EPISODE ONE, PART ONE
John Berger tells us that late 20th century audiences view classic paintings very differently from earlier people.
A large part of seeing depends on habit and convention. European paintings are made for European perspectives. Perspective depends on the eye of the beholder, like an inverse lighthouse. Instead of light beaming in, the image beams in.
These appearances are called ‘reality’. But the human eye can only be in one place at the one time. The invention of the camera (the ‘mechanical eye’) changed all that. Appearances could now travel across the world.
The invention of the camera changed not only what we see but how we see it. The camera even changed paintings long before it was invented. Like the human eye, a painting on the wall can only be in one place at one time. The camera reproduces it, making it available in any size, anywhere, for any purpose.
Now these reproductions are in your own environment, you’re seeing them within a familiar context. Originally, paintings were an integral part of the building for which they were designed, making up the building’s ‘memory’, part of its individuality. Everything around the image was part of its meaning, and its uniqueness as unique as the building housing it.
A religious icon used to be a part of the church, and you’d have to go on a pilgrimage to see it. Now you can own this iconography in your own home. Its meaning, or a large part of it, has become transmittable. It comes to you, like the news of an events, a type of information.
EPISODE ONE, PART TWO
Original paintings are still unique. They look different from the reproductions, which distort. When looking at an original we should be able to feel some sense of its originality.
In this way, art encourages certain expectations. Sometimes an image becomes mysterious because of its market value, which depends upon its being genuine, not necessarily because of what it depicts.
Sometimes we feel awe in front of a painting because it has survived, or because it has a certain value, a certain fame, and that is why we are feeling what we are feeling.
This cash value is a kind of religiosity, a substitute for what paintings lost when the camera made them reproducible. The camera has multiplied a painting’s meanings while at the same time destroying its original meaning.
Have works of art gained anything by this? They have both lost and gained:
The most important aspects of paintings: they are both silent and still. Occasionally, this uninterrupted silence and stillness can be very striking. The experience of this has hardly anything to do with what teachers say about art.
Paintings lend themselves to easy manipulation with many different meanings.

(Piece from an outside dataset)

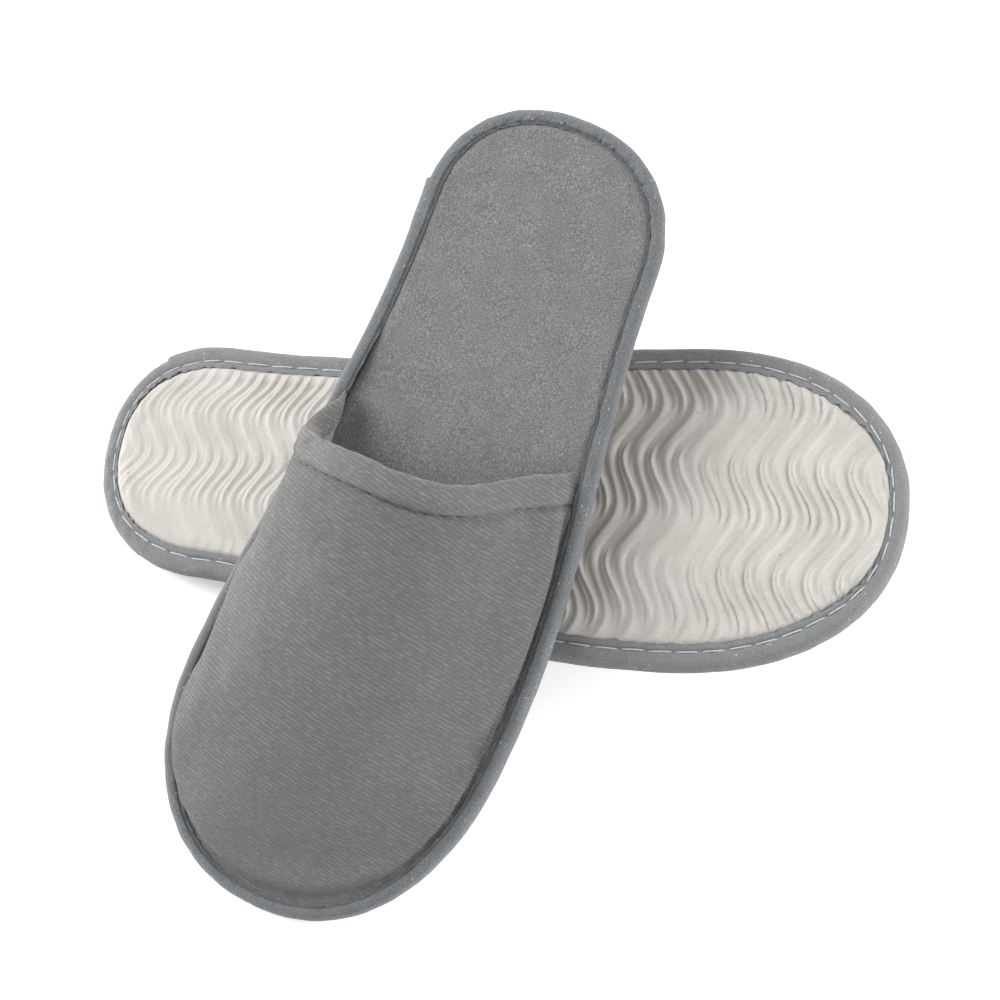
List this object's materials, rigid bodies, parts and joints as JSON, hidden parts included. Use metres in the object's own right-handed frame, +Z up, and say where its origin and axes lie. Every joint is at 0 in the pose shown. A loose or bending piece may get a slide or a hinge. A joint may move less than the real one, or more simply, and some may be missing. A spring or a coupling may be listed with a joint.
{
  "type": "spa slippers",
  "caption": "Closed-toe padded spa slippers, one resting on the other: right way up over upside down, with bound soles, hemmed grey uppers and a wavy embossed foam tread.",
  "frame": {"origin": "on the floor, below the centre of the pair's bounding box", "axes": "+Z up from the floor; +X the way the upside-down slipper's toe end lies; +Y the way the right-way-up slipper's heel end lies"},
  "size_m": [0.2765, 0.2576, 0.0968],
  "materials": {
    "outsole_foam": "matte off-white closed-cell foam, embossed wavy tread",
    "cushion_foam": "soft pale foam, hidden",
    "footbed_pile": "short grey fleece pile",
    "binding_tape": "smooth cool-grey knitted tape",
    "vamp_twill": "brushed grey twill with fine ribs across the slipper",
    "padding": "soft wadding, hidden",
    "lining_cloth": "plain grey knitted lining",
    "hem_twill": "brushed grey twill, folded hem",
    "needle_thread": "dark grey sewing thread",
    "bobbin_thread": "white sewing thread"
  },
  "bodies": {
    "under_slipper": {"under_outsole": "outsole_foam", "under_cushion_foam": "cushion_foam", "under_footbed": "footbed_pile", "under_edge_binding": "binding_tape", "under_vamp_cloth": "vamp_twill", "under_vamp_padding": "padding", "under_vamp_lining": "lining_cloth", "under_opening_hem": "hem_twill", "under_needle_thread": "needle_thread", "under_bobbin_thread": "bobbin_thread", "under_hem_thread": "needle_thread"},
    "over_slipper": {"over_outsole": "outsole_foam", "over_cushion_foam": "cushion_foam", "over_footbed": "footbed_pile", "over_edge_binding": "binding_tape", "over_vamp_cloth": "vamp_twill", "over_vamp_padding": "padding", "over_vamp_lining": "lining_cloth", "over_opening_hem": "hem_twill", "over_needle_thread": "needle_thread", "over_bobbin_thread": "bobbin_thread", "over_hem_thread": "needle_thread"}
  },
  "joints": [
    {"name": "lift_off", "type": "slide", "parent": "under_slipper", "child": "over_slipper", "axis": [0, 0, 1], "range_m": [0, 0.15]}
  ]
}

Movement and sound are the best way to manipulate meanings, for instance a camera zooms in to remove a detail of the painting from its whole. The meaning of a painting shown on film/TV can be presented even more differently. An entire picture is always quite different from a detail of it. On a screen it’s impossible to view an entire painting because details are lost.
[Big screen modern TVs do in fact make that possible but aren’t very often used in that way, except for Smart TVs, before you crank up the program you sat down to watch, and you’re watching classic paintings while you wait.]
EPISODE ONE, PART THREE
The pan and the zoom can work together to offer the story of a painting, but in a film sequence the details have to be rearranged in a way that represents unfolding time. Yet in the painting as a whole, all these elements are there simultaneously. In paintings there is no unfolding time.

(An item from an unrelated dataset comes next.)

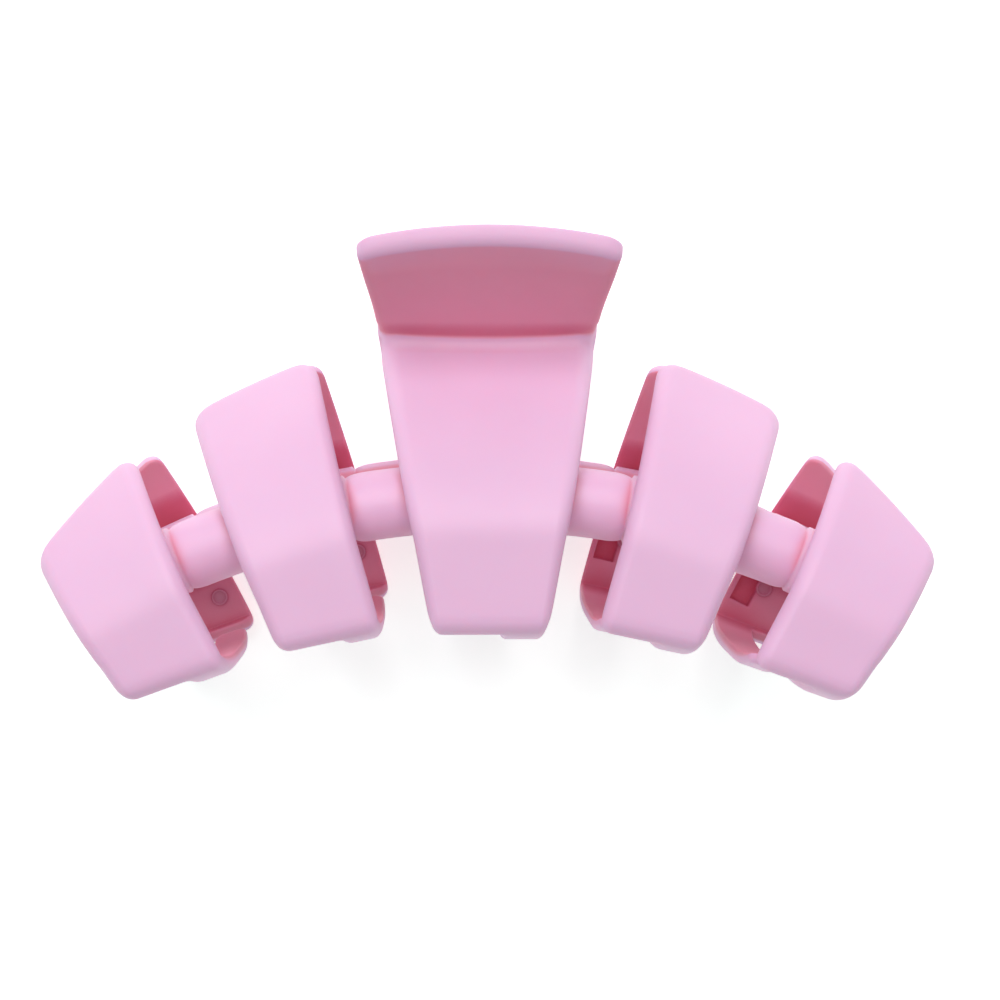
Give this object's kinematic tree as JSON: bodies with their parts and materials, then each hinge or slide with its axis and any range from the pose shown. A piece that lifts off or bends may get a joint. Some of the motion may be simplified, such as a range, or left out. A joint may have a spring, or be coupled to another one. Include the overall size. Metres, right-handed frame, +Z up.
{
  "type": "hair claw clip",
  "caption": "Claw clip with arched jaws of broad slabs strung on a rod, short curled teeth, flared thumb levers and a sprung hinge.",
  "frame": {"origin": "on the surface that the clip lies on, under the middle of its outline", "axes": "+X along the row of slabs, +Y from the teeth towards the thumb levers, +Z up, from the lower jaw to the upper jaw"},
  "size_m": [0.094, 0.0504, 0.044],
  "materials": {
    "jaw_plastic": "smooth matte, soft pink",
    "spring_steel": "bright drawn wire"
  },
  "bodies": {
    "lower_jaw": {"lower_centre_slab": "jaw_plastic", "lower_thumb_lever": "jaw_plastic", "lower_left_hinge_lug": "jaw_plastic", "lower_right_hinge_lug": "jaw_plastic", "lower_left_mid_slab": "jaw_plastic", "lower_left_outer_slab": "jaw_plastic", "lower_left_inner_bar": "jaw_plastic", "lower_left_outer_bar": "jaw_plastic", "lower_right_mid_slab": "jaw_plastic", "lower_right_outer_slab": "jaw_plastic", "lower_right_inner_bar": "jaw_plastic", "lower_right_outer_bar": "jaw_plastic", "hinge_pin": "spring_steel", "torsion_spring": "spring_steel"},
    "upper_jaw": {"upper_centre_slab": "jaw_plastic", "upper_thumb_lever": "jaw_plastic", "upper_left_hinge_lug": "jaw_plastic", "upper_right_hinge_lug": "jaw_plastic", "upper_left_mid_slab": "jaw_plastic", "upper_left_outer_slab": "jaw_plastic", "upper_left_inner_bar": "jaw_plastic", "upper_left_outer_bar": "jaw_plastic", "upper_right_mid_slab": "jaw_plastic", "upper_right_outer_slab": "jaw_plastic", "upper_right_inner_bar": "jaw_plastic", "upper_right_outer_bar": "jaw_plastic"}
  },
  "joints": [
    {"name": "jaw_hinge", "type": "hinge", "parent": "lower_jaw", "child": "upper_jaw", "pos_m": [0, 0.0104, 0.022], "axis": [-1, 0, 0], "range_deg": [0, 90], "stiffness_Nm_per_rad": 0.08, "springref_deg": -34.38, "deforming": ["torsion_spring"]}
  ]
}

[Time sequences can however be suggested, even in a static image. See my posts on narrative art, for example this one.]
Paintings are also changed by the sounds you hear when looking at them. Voice over changes your perception of a static image. Music is more subtle — we often don’t even notice it, yet it changes the emotions we experience while viewing.

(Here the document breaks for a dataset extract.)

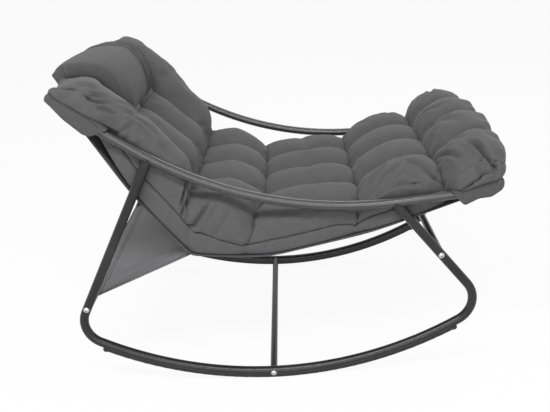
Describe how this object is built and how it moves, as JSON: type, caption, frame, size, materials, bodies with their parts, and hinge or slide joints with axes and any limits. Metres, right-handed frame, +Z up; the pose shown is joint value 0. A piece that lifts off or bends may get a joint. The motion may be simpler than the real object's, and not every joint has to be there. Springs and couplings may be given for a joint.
{
  "type": "rocking armchair",
  "caption": "Rocking armchair on two bent tube side frames with curved runners, a slung fabric seat and a thick tufted cushion with a head pillow.",
  "frame": {"origin": "On the floor, on the chair's centre plane, below the middle of its length.", "axes": "X runs from the head end to the foot end, Y from the sitter's right to the left, Z up."},
  "size_m": [1.1737, 0.8212, 0.9045],
  "materials": {
    "frame_paint": "satin",
    "bright_steel": "bright",
    "runner_rubber": "matt",
    "cap_plastic": "matt",
    "sling_weave": "woven",
    "sheet_weave": "woven",
    "cover_cloth": "woven"
  },
  "bodies": {
    "root": {"right_rail": "frame_paint", "left_rail": "frame_paint", "right_rocker_tube": "frame_paint", "left_rocker_tube": "frame_paint", "rail_end_caps": "cap_plastic", "rear_cross_tube": "frame_paint", "front_cross_tube": "frame_paint", "bottom_cross_tube": "frame_paint", "head_cross_tube": "frame_paint", "foot_cross_tube": "frame_paint", "cross_tube_inserts": "bright_steel", "frame_bolts": "bright_steel", "frame_bolt_washers": "bright_steel", "end_tube_inserts": "bright_steel", "end_tube_bolts": "bright_steel", "right_runner_strip": "runner_rubber", "left_runner_strip": "runner_rubber", "sling": "sling_weave", "rear_pull_sheet": "sheet_weave", "cushion": "cover_cloth", "head_pillow": "cover_cloth", "head_pocket": "cover_cloth", "foot_pocket": "cover_cloth"}
  },
  "joints": []
}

Paintings can also changed in another way. They often appear alongside words, competing for attention. The meaning of a painting can be changed depending on what appears around it, what you saw right before it, what you’ll see right after.
Images can be used like words — we can talk with them. Reproduction makes it easy to connect our experience of art with other experiences. This isn’t sinister, so long as we know that’s what’s happening.
Moreover, the false mystification around art keeps art within the narrow preserves of the art expert. [Art has historically been regarded as ‘mysterious’, one of the three epistemological categories proposed by historian Jill Lepore.]
EPISODE ONE, PART FOUR
Art experts even write detailed art books which nevertheless distance the ‘ordinary’ viewer from the artwork. This is mystification. Children interpret images very directly, linking it to their own experience, until they are taught not to trust their own responses over that of ‘experts’.
Children recognise things in paintings that adults sometimes don’t. In Berger’s example, children point out a ‘sexual ambivalence’ which audiences [of the time] would avoid.